-alıntı-
Buna karşılık, kalbini Kur'an-ı Kerim'in ve Kur'an-ı Natık olan Resulullah'ın (sav) irşadına açan insan, sadece kalbini kararmaktan korumakla kalmamakta, onu, yaradılış maksadına en uygun bir biçimde kullanarak geliştirmektedir. İnsanın bütün yeteneklerinin gelişip semere vermesi, kalbin bu biçimde korunarak kullanılmasına tâbi kılınmıştır. Akıl, sır, hafâ, vehim, hayal, vs. gibi duygular insanın "insanı kâmil" olmak yolunda kullanacağı, gerek duyacağı kuvvelerdir. Görme, işitme, dokunma, tatma, muhakeme etme vs. gibi duyguların bilinmediği veya kullanılmadığı bir ortamda bugün hâkim ve gâlip olan Batı Medeniyeti ve Batılı insan tipi (homo economicus) düşünülemeyeceği gibi, İslâm ıstılahındaki anlamlarıyla akıl, sır, vehim, vs. gibi duyguların kullanılmak bir yana varlıklarının dahi bilinmediği bir ortamda gerçek bir medeniyetin (İnsaniyeti Kübra Medeniyeti) idrak edilmesi ve insanı kâmil örneğinin gerçekleştirilmesi de mümkün değildir.
Müslüman'ın çalışması, yatması, kalkması, konuşması ve sair tüm iş ve eylemleri "ubudiyet dairesi"nde, kendisine Yaratıcısından yansıyan sıfat ve özelliklerin sergilenmesidir; yani yaşamak bir ibadettir, insanda "kendisini" diyebileceğimiz rüşeym halindeki özün gerçekleşmesi, kendisini ifade etmesidir. Kalbine uzanan irşadların aydınlığında, eşyanın kendisine bakan bir yüzüne mukabil Yaratıcısına bakan binlerce yüzünü okuyan; Adem'in (as) tâlimi esmâ mucizesindeki niha-i noktayı hedef tutan hattatın hokkasının ucundan papirüs veya ceylan derisi üstüne dökülen mürekkep, "Lâ ilâhe illâ Hû" ebedi hakikatini haykırmakta, yani ibadet etmektedir.

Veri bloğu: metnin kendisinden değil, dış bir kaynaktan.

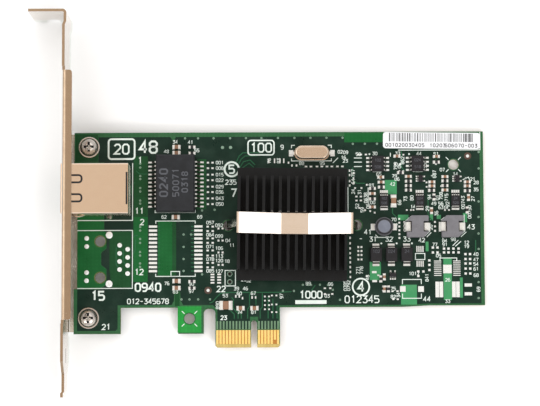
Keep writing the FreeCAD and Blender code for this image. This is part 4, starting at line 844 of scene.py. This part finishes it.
# upright ones, each with its count of digits
upright = [
    (31.3, 48.8, 2), (33.3, 48.6, 2), (35.2, 46.8, 4), (35.9, 45.0, 4), (32.5, 44.2, 2), (34.1, 43.0, 2),
    (45.8, 45.3, 2), (47.7, 46.4, 2), (49.7, 46.7, 2), (56.9, 54.2, 3), (55.25, 47.0, 2), (57.75, 46.8, 2),
    (58.9, 47.3, 3), (60.6, 46.8, 3), (60.9, 44.7, 2), (54.6, 43.3, 2), (57.4, 41.8, 2), (65.8, 45.2, 5),
    (67.8, 42.2, 5), (31.3, 54.6, 3), (31.3, 52.0, 2), (32.6, 24.0, 3), (33.7, 24.0, 3), (28.6, 19.2, 4),
    (29.6, 19.2, 4), (44.7, 56.8, 3), (45.9, 56.9, 2), (44.6, 37.9, 2), (55.6, 37.4, 2), (68.9, 46.4, 2),
    (45.2, 16.2, 2), (54.2, 21.6, 3), (35.6, 21.7, 2), (53.9, 56.9, 2), (46.9, 58.6, 3), (70.3, 17.9, 2),
    (4.9, 58.6, 2), (7.9, 58.6, 2), (-11.4, 13.2, 3), (8.6, 16.0, 2)
]
# all of them in order as x, y, turn and count of digits
small = [(x, y, 0, 3) for x, y in grid((-10.7,), (58.1, 56.35, 54.3, 52.55, 50.5, 48.8, 46.8, 45.0))
         + grid((-13.7,), (39.15, 35.35, 31.6, 27.65, 24.0))
         + grid((-10.9,), (38.3, 34.9, 31.1, 28.6, 27.2, 23.85))]
small += [(x, y, 0, 2) for x, y in level] + [(x, y, 90, count) for x, y, count in upright]
number = silkLook["firstNumber"]
for x, y, turn, count in small:
    text = str(number % 10 ** count).rjust(count, "0")
    addNumber(shape, text, x, y, silkLook["height"], turn, silkLook["fine"], boardFace, silkLook["high"])
    number += silkLook["numberStep"]
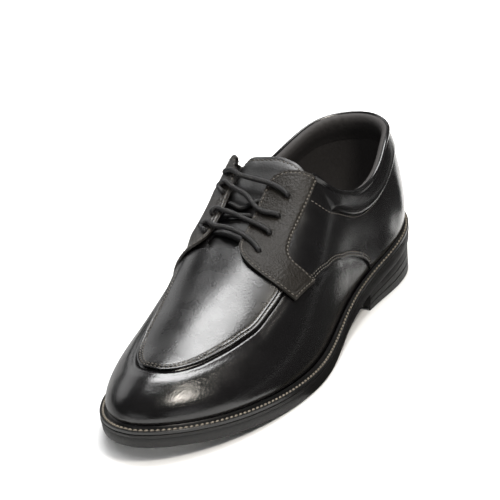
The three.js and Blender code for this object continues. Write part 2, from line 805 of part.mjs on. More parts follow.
// Tongue: under the facings, over the ridge from side to side
function tongueGeometry() {
  const first = columns.findIndex((entry) => entry.ridge >= TONGUE_TOP);
  const last = columns.findIndex((entry) => entry.ridge >= TONGUE_TOE);
  const rowCount = columns[0].points.length;
  const grid = [];
  for (let i = first; i <= last; i += 1) {
    const rows = [];
    const both = (at, j) => [on(at, j, -WALL - FIT), on(at, j, -WALL - FIT - TONGUE_THICK)];
    for (let j = TOP_ROW - 2; j < rowCount; j += 1) rows.push(both(i, j));
    for (let j = rowCount - 2; j >= TOP_ROW - 2; j -= 1) rows.push(both(mirror(i), j));
    grid.push(rows);
  }
  return quilt(grid, false);
}

// Ring of points round the foot line, moved out and set at a height
function ring(out, z) {
  return columns.map(({ q }) => {
    const [x, y] = plan(q);
    const [nx, ny] = outward(q);
    const away = out(x, q);
    return new THREE.Vector3(x + nx * away, y + ny * away, z(x, q));
  });
}

const margin = (x) => read(MARGIN, 'along', 'out', x / UPPER_LENGTH);
const weltBottom = (x) => footZ(x) - WELT_THICK;
const soleTop = (x) => weltBottom(x) - FIT;
const soleBottom = (x) => Math.max(0, soleTop(x) - SOLE_THICK - FLAT_CUT);

function insoleGeometry() {
  const inside = () => -WALL - FIT;
  return stack([ring(inside, weltBottom), ring(inside, (x) => weltBottom(x) + INSOLE_THICK)]);
}

// Welt: a flat strip with a bead against the upper
function weltGeometry() {
  const rings = [
    ring(() => FIT, weltBottom),
    ring((x) => margin(x), weltBottom),
    ring((x) => margin(x), (x) => footZ(x) - 0.2),
    ring((x) => margin(x) * 0.5, (x) => footZ(x) - 0.5),
    ring(() => FIT + BEAD_LEAN + 1.1, (x) => footZ(x) + BEAD_HIGH),
    ring(() => FIT + BEAD_LEAN, (x) => footZ(x) + BEAD_HIGH),
    ring(() => FIT + BEAD_LEAN * 0.3, footZ),
  ];
  return band(columns.map((entry, i) => rings.map((level) => level[i])), true);
}

// Channels between the lugs, following the tread, inside a field set back from the edge
function channels(edge, bottom, x0, x1) {
  const shape = new THREE.Shape();
  const steps = 12;
  shape.moveTo(x0 - 5, -3);
  shape.lineTo(x1 + 5, -3);
  for (let k = 0; k <= steps; k += 1) {
    const x = mix(x1 + 5, x0 - 5, k / steps);
    shape.lineTo(x, bottom(x) + LUG_DEEP);
  }
  const deep = new THREE.ExtrudeGeometry(shape, { depth: BALL_WIDTH * 2, bevelEnabled: false });
  deep.rotateX(Math.PI / 2).translate(0, BALL_WIDTH, 0);
  const field = (inset) => {
    const line = ring((x) => margin(x) - inset, () => 0).map((p) => new THREE.Vector2(p.x, p.y));
    const depth = CUT_HIGH - CUT_LOW;
    const prism = new THREE.ExtrudeGeometry(new THREE.Shape(line), { depth, bevelEnabled: false });
    return toSolid(prism.translate(0, 0, CUT_LOW));
  };
  const rim = field(edge - LUG_GAP).subtract(field(edge));
  const slots = [];
  const block = (from, to, left, right) => box(from, to, left, right, CUT_LOW, CUT_HIGH);
  for (let k = Math.ceil(x0 / LUG_LONG); k * LUG_LONG < x1; k += 1) {
    const x = k * LUG_LONG;
    slots.push(block(x, x + LUG_GAP, -BALL_WIDTH, BALL_WIDTH));
  }
  const half = Math.ceil(BALL_WIDTH / 2 / LUG_WIDE);
  for (let k = -half; k <= half; k += 1) {
    const y = k * LUG_WIDE;
    slots.push(block(x0, x1, y, y + LUG_GAP));
  }
  const limits = block(x0, x1, -BALL_WIDTH, BALL_WIDTH);
  return joinAll(slots).intersect(field(edge)).add(rim).intersect(limits).intersect(toSolid(deep));
}

// Outsole: full length, with a step in its edge, an arch at the waist and lugs under the ball
function outsoleGeometry() {
  const body = stack([
    ring((x) => margin(x) - SOLE_STEP - 0.4, soleBottom),
    ring((x) => margin(x) - SOLE_STEP, (x) => soleTop(x) - SOLE_STEP_DOWN - 0.3),
    ring(margin, (x) => soleTop(x) - SOLE_STEP_DOWN),
    ring(margin, soleTop),
  ]);
  const rear = TREAD_REAR * UPPER_LENGTH;
  const tread = channels(TREAD_MARGIN, soleBottom, rear, UPPER_LENGTH);
  return fromSolid(mainBody(toSolid(body).subtract(tread)));
}

// Heel block: under the outsole, its side grooved twice and its tread cut into lugs
function heelGeometry() {
  const top = (x) => Math.max(soleBottom(x) - FIT, 1);
  const rings = HEEL_SIDE.map((row) => ring(
    (x) => margin(x) - SOLE_STEP - HEEL_INSET - row.inset * HEEL_TAPER - row.groove * HEEL_GROOVE,
    (x) => row.lift * top(x),
  ));
  const breast = HEEL_BREAST * UPPER_LENGTH;
  const behind = box(-HEEL_LIFT, breast, -BALL_WIDTH, BALL_WIDTH, CUT_LOW, CUT_HIGH);
  const block = toSolid(stack(rings)).intersect(behind);
  const tread = channels(HEEL_MARGIN, () => 0, 0, breast - HEEL_MARGIN);
  return fromSolid(mainBody(block.subtract(tread)));
}

// Laces: four bars over the facings and the crossings between them, joined in one
function lacesGeometry() {
  const over = FACING_FIT + OVERLAY + 1.5 * FIT + LACE_THICK / 2;
  const circle = new THREE.Shape().absarc(0, 0, LACE_THICK / 2, 0, Math.PI * 2, false);
  const cord = (points) => toSolid(new THREE.ExtrudeGeometry(circle, {
    steps: LACE_STEPS,
    curveSegments: LACE_SIDES / 2,
    bevelEnabled: false,
    extrudePath: new THREE.CatmullRomCurve3(points, false, 'centripetal'),
  }));
  const spot = (side, ridge, out, off) => {
    const [i, j] = place(side, ridge, out);
    return on(i, j, off);
  };
  const edge = THROAT_HALF + 0.02;
  const near = THROAT_HALF * 0.6;
  const dip = over - LACE_SINK * 0.7;
  const shoulder = mix(EYELET_OUT, edge, 0.5);
  // Ridge share of a bar, a share of the way over from one side
  const along = ({ outer, inner }, side, share) => mix(outer, inner, side ? 1 - share : share);
  const solids = EYELETS.map((pair) => cord([
    spot(0, pair.outer, EYELET_OUT, over),
    spot(0, along(pair, 0, LACE_SHOULDER), shoulder, over),
    spot(0, along(pair, 0, LACE_EDGE), edge, over),
    spot(0, along(pair, 0, LACE_DIP), near, dip),
    spot(1, along(pair, 1, LACE_DIP), near, dip),
    spot(1, along(pair, 1, LACE_EDGE), edge, over),
    spot(1, along(pair, 1, LACE_SHOULDER), shoulder, over),
    spot(1, pair.inner, EYELET_OUT, over),
  ]));
  const under = LACE_THICK / 2 - WALL;
  EYELETS.slice(1).forEach((low, k) => {
    const side = k % 2;
    const from = along(EYELETS[k], side, LACE_DIP);
    const to = along(low, 1 - side, LACE_DIP);
    solids.push(cord([
      spot(side, from, near, dip),
      spot(0, mix(from, to, 0.5), 0.002, under),
      spot(1 - side, to, near, dip),
    ]));
  });
  return fromSolid(joinAll(solids));
}

const ROUGHNESS = {
  leather: 0.38,
  welt: 0.45,
  rubber: 0.7,
  lining: 0.85,
  lace: 0.55,
};

// Angle between faces, in radians, past which their edge stays sharp
const CREASE = 0.6;

const group = new THREE.Group();
function add(name, geometry, finish) {
  const look = { color: COLOURS[finish], roughness: ROUGHNESS[finish], metalness: 0 };
  const mesh = new THREE.Mesh(toCreasedNormals(geometry, CREASE), new THREE.MeshStandardMaterial(look));
  mesh.name = name;
  group.add(mesh);
}

add('outsole', outsoleGeometry(), 'rubber');
add('heel', heelGeometry(), 'rubber');
add('welt', weltGeometry(), 'welt');
add('insole', insoleGeometry(), 'lining');
add('upper', upperGeometry(), 'leather');
add('apron', apronGeometry(), 'leather');
add('facing_outer', facingGeometry(0), 'leather');
add('facing_inner', facingGeometry(1), 'leather');
add('collar', collarGeometry(), 'leather');
add('backstay', backstayGeometry(), 'leather');
add('tongue', tongueGeometry(), 'leather');
add('laces', lacesGeometry(), 'lace');

// Origin at the middle of the bounding box, on the floor
const bounds = new THREE.Box3().setFromObject(group);
const centre = bounds.getCenter(new THREE.Vector3());
for (const mesh of group.children) mesh.position.set(-centre.x, -centre.y, -bounds.min.z);
export default group;
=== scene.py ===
"""Left chef shoe in black leather: a lace-up derby with a raised apron, a padded collar,
a stitched welt and a rubber sole with a heel block. Lengths in the tables are millimetres."""

import math

import bpy
import mathutils
import numpy as np
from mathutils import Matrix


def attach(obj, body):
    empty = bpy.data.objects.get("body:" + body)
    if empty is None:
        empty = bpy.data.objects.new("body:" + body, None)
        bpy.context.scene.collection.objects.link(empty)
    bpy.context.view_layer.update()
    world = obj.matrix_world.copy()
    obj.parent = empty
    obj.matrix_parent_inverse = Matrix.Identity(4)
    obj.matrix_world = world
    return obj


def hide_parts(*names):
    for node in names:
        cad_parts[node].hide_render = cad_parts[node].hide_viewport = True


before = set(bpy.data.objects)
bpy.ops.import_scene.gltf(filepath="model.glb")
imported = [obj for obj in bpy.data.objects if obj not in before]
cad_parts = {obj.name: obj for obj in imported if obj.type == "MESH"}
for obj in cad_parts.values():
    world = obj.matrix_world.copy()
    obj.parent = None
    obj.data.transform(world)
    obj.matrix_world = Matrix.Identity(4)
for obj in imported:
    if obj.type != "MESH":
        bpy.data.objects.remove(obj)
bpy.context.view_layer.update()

bl_info = {
    "name": "Chef shoe",
    "version": (1, 0, 0),
    "blender": (4, 5, 0),
    "location": "View3D > Sidebar > Chef shoe",
    "description": "Builds a left leather work shoe piece by piece on its last",
    "category": "Object",
}

# ---- Sizes of the last and the shoe, in millimetres ----
UPPER_LENGTH = 290.0
BALL_WIDTH = 90.0
INSTEP_HEIGHT = 104.5
COLLAR_HEIGHT = 90.0
HEEL_LIFT = 22.2
TOE_SPRING = 8.7
WALL = 1.8
OVERLAY = 1.4
TONGUE_THICK = 3.0
INSOLE_THICK = 2.6
WELT_THICK = 2.2
BEAD_LEAN = 0.8
SOLE_THICK = 7.7
FIT = 0.35
OVERLAY_FIT = 0.5
FACING_FIT = 0.65
COLLAR_DEPTH = 14.0
COLLAR_RISE = 3.0
COLLAR_FRONT = 0.385
THROAT_HALF = 0.112
THROAT_TOE = 0.6
THROAT_ROUND = 0.03
SOLE_STEP = 0.6
SOLE_STEP_DOWN = 1.8
FLAT_CUT = 0.15
HEEL_BREAST = 0.285
HEEL_INSET = 0.9
HEEL_TAPER = 1.1
HEEL_GROOVE = 0.8
LUG_LONG = 14.6
LUG_WIDE = 10.5
LUG_GAP = 1.3
LUG_DEEP = 2.2
TREAD_MARGIN = 9.0
TREAD_REAR = 0.445
HEEL_MARGIN = 5.0
BULGE = 4.8
BULGE_LOW = 0.55

# Where the middle of the shoe's box lies on the last
ORIGIN = np.array([147.0426, 1.78, 0.0])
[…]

Hilafet emanetini yüklenerek insanı kâmil olma yolculuğuna çıkan insanın kalbini açık tutması gereken iki irşad kaynağına yukarıda değinmiştik: Kur'an-ı Kerim ve Resulullah (sav). Bunlara bir üçüncüsünü eklemek gerekiyor. Yaratıcının kevnî âyetleri olan varlıklar. Kur'an-ı Kerim nasıl insanların aralarında iletişim kurmak için kullandıkları bir dil, "apaçık bir Arapça" ile irşadda bulunuyor ve sevgili Resulü de (sav) aynı yolu izliyor ise, kevnî âyetler hükmünde olan varlıklar da bir başka dil ile insanlara irşadda bulunuyor, kalbi ve kalbin tazammun ettiği sair duyguları çalıştırıp işlettiriyorlar. Varlık; harfler ve sözcüklerden oluşan bir kitap olarak, Yaratıcısı tarafından kendisine yüklenen mesajı ilan ediyor. Ama nasıl ki "apaçık Arapça"nın irşadını anlamak için sair ilimler ile akıl, fikir vs. gibi duyguların kullanılması zarureti bir yana Arapça bilmek gerekiyor ise, kevnî âyetlerin bütün âleme ilan ettikleri hakikati kavrayabilmek için de onların konuştukları dile vâkıf olmak gerekiyor. Bunun biricik anahtarı, kalbi, tek kaynaktan çıkan ve üç ayrı koldan yürüyen irşadlara açık tutmak, "yüzünü güneşe çeviren reşha"yı5 izleyerek "gölge aydınlıklara" iltifat etmemektir.
Özellikle siyah yer zannedersem sergerdan abinin de anlatmaya çalıştıgı insaniyet-i sugra ile ilgili.Yani insanlık bu kısımda çok şey yapmış.Fakat insaniyet-i kübra olarak tarif edilen islamiyetin bütüncüllügü yanında eksik kalacaktır.Hatta çogu zaman maddi bir bakış açısı taşıyacaktır.Bu sebeble damen-i kıyamete kadar hükmedecek olan hakaik-i islamdır.